## The problem
Output, word for word, every line from the start of the listing down to and including the line that contains "self.material.diffuse_color = (*colour, 1)"; include nothing else.

## Source material
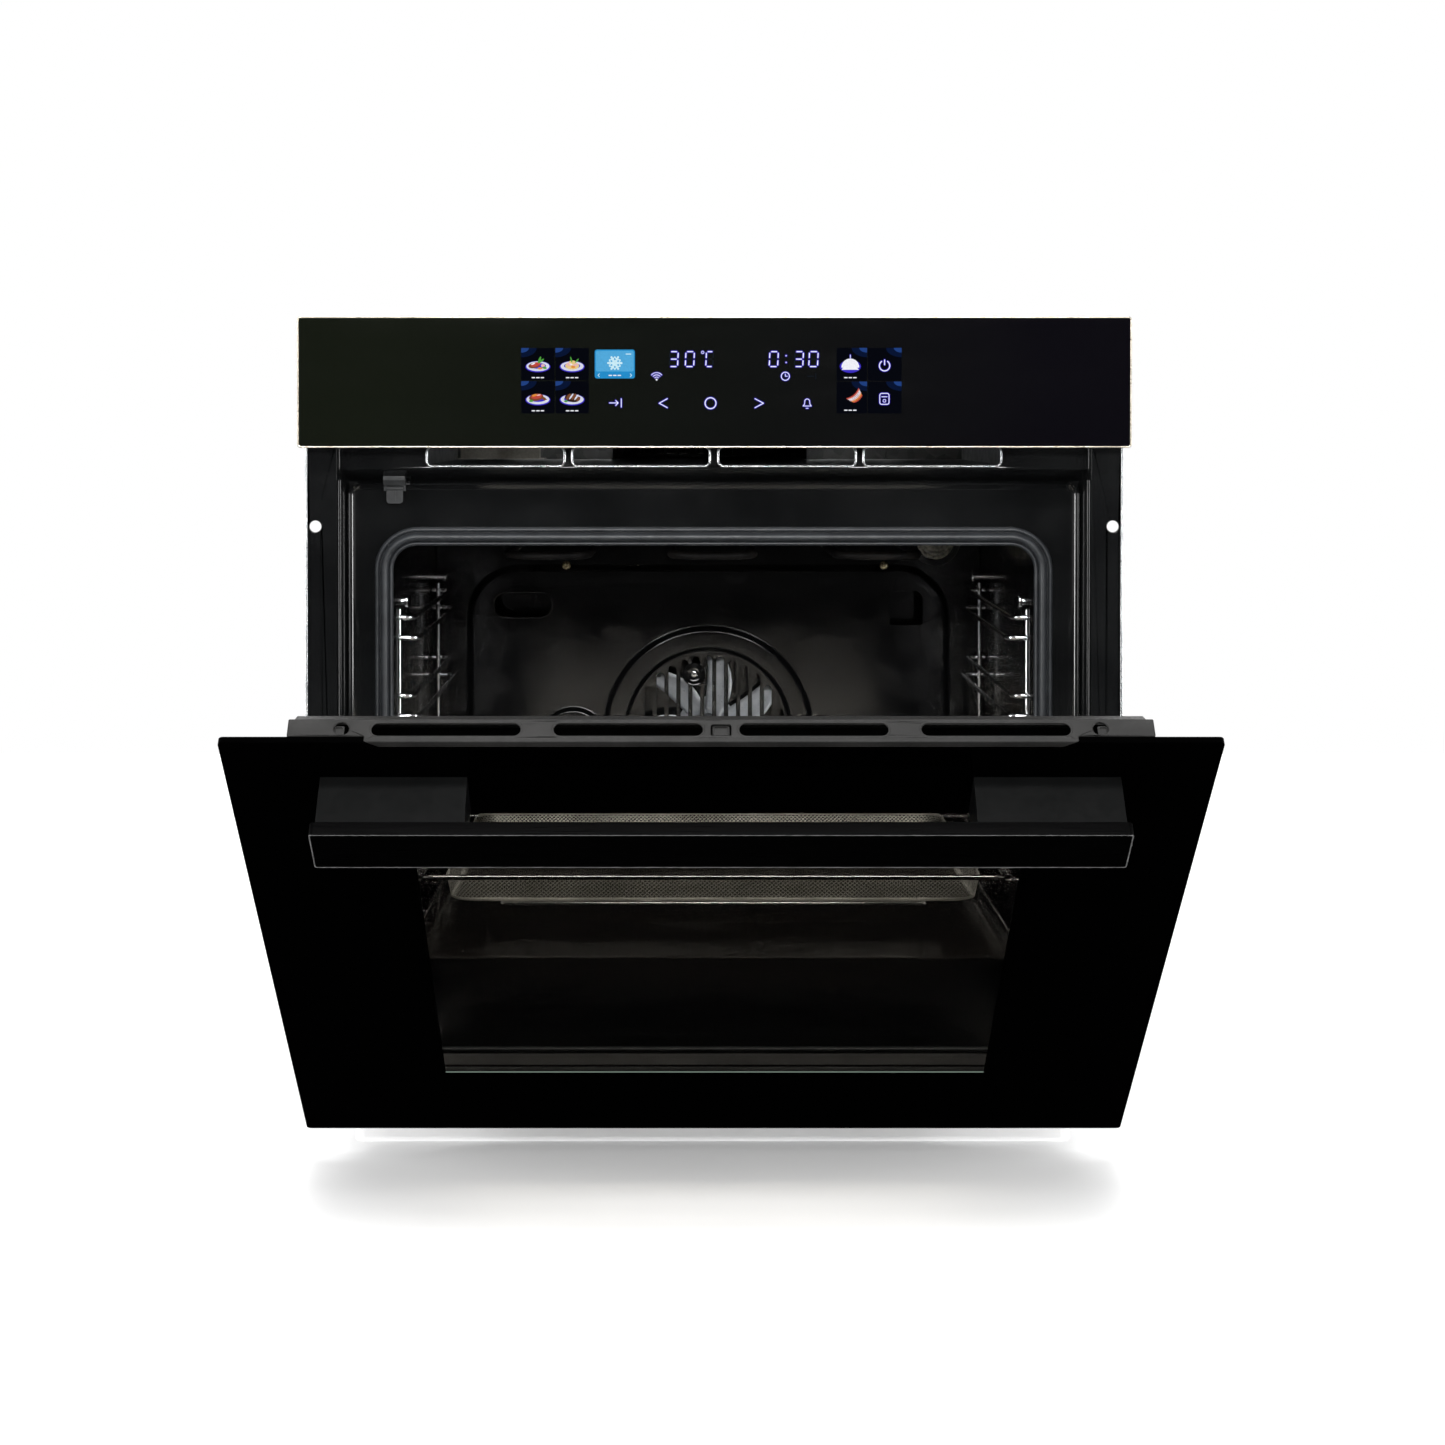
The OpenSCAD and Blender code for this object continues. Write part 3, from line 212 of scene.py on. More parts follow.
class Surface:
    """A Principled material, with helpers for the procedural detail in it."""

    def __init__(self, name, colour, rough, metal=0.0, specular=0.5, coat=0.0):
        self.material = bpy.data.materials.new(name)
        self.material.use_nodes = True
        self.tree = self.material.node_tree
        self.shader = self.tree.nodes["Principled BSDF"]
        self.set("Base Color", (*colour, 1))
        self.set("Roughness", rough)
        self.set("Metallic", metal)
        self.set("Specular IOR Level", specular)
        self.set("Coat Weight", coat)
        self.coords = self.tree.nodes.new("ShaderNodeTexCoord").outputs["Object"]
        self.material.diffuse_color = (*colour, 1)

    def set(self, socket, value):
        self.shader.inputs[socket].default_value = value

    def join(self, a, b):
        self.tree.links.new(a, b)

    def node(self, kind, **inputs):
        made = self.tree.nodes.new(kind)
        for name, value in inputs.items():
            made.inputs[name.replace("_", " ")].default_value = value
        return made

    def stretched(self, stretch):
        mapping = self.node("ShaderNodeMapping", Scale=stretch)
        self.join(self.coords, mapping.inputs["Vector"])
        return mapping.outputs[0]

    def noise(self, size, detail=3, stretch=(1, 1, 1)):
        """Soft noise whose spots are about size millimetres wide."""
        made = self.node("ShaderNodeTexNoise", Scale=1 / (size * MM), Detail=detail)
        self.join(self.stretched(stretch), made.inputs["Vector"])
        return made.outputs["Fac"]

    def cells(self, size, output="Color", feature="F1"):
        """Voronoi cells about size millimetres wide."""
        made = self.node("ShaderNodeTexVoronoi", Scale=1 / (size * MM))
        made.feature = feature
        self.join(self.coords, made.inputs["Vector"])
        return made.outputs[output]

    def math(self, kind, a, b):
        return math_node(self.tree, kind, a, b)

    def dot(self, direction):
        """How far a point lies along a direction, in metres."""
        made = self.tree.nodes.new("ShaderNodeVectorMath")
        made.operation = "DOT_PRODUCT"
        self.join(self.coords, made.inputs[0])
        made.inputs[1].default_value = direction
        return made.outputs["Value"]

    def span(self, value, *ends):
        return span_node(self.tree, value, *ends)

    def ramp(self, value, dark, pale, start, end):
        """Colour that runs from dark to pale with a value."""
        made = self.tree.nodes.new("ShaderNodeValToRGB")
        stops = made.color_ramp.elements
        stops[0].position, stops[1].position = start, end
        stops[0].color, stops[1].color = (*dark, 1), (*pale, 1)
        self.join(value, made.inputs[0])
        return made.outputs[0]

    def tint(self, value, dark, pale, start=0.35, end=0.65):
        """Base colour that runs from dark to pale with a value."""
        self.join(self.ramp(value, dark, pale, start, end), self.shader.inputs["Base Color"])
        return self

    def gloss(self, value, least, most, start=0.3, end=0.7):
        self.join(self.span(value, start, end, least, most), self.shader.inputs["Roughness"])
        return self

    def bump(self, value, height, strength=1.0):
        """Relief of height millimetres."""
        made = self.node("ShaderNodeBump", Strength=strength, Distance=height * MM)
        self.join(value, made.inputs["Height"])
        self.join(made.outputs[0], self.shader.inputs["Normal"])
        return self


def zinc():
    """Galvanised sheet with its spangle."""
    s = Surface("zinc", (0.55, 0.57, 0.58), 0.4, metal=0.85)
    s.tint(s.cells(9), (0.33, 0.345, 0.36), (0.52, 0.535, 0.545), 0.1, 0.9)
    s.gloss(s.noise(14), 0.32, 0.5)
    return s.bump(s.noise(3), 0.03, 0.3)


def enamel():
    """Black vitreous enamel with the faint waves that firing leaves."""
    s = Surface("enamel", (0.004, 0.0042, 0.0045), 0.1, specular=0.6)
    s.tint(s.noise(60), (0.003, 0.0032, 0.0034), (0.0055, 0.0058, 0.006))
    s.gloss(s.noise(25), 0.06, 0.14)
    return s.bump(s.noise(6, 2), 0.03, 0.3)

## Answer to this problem
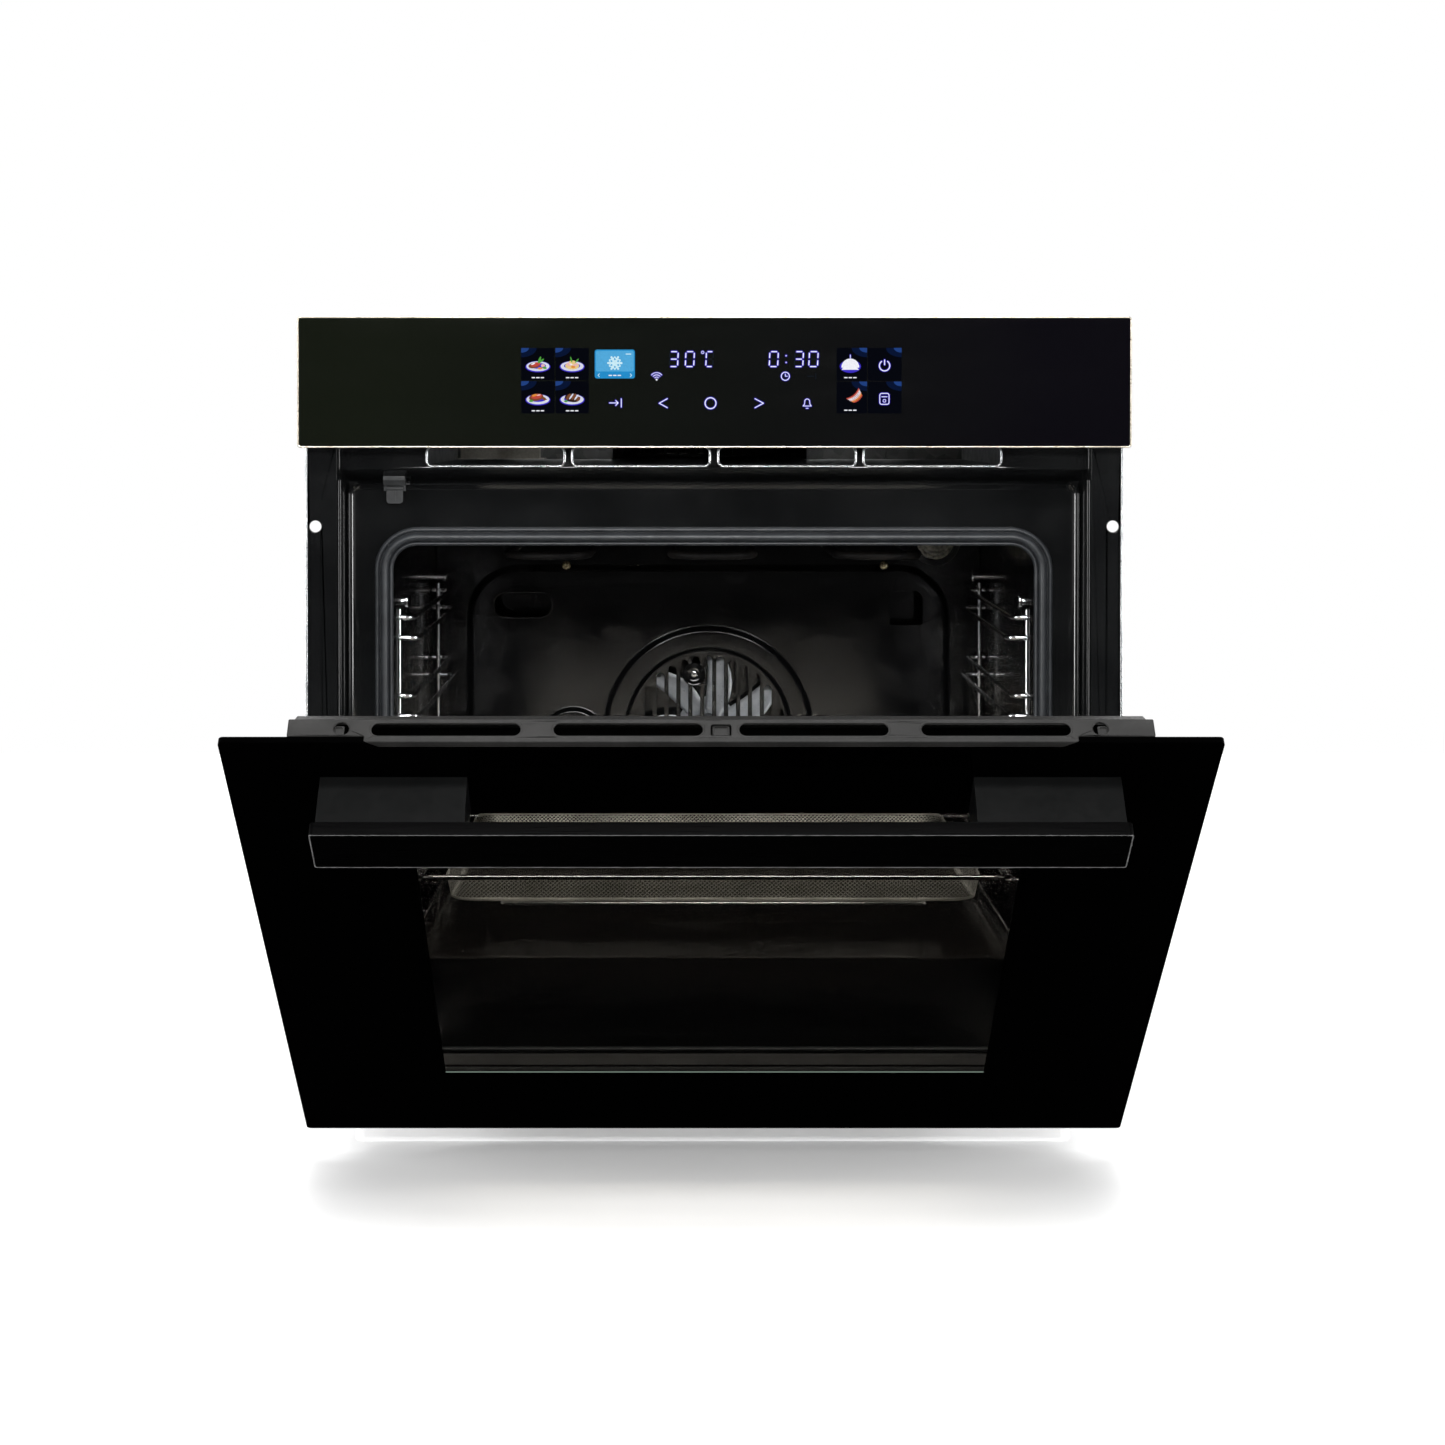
The OpenSCAD and Blender code for this object continues. Write part 3, from line 212 of scene.py on. More parts follow.
class Surface:
    """A Principled material, with helpers for the procedural detail in it."""

    def __init__(self, name, colour, rough, metal=0.0, specular=0.5, coat=0.0):
        self.material = bpy.data.materials.new(name)
        self.material.use_nodes = True
        self.tree = self.material.node_tree
        self.shader = self.tree.nodes["Principled BSDF"]
        self.set("Base Color", (*colour, 1))
        self.set("Roughness", rough)
        self.set("Metallic", metal)
        self.set("Specular IOR Level", specular)
        self.set("Coat Weight", coat)
        self.coords = self.tree.nodes.new("ShaderNodeTexCoord").outputs["Object"]
        self.material.diffuse_color = (*colour, 1)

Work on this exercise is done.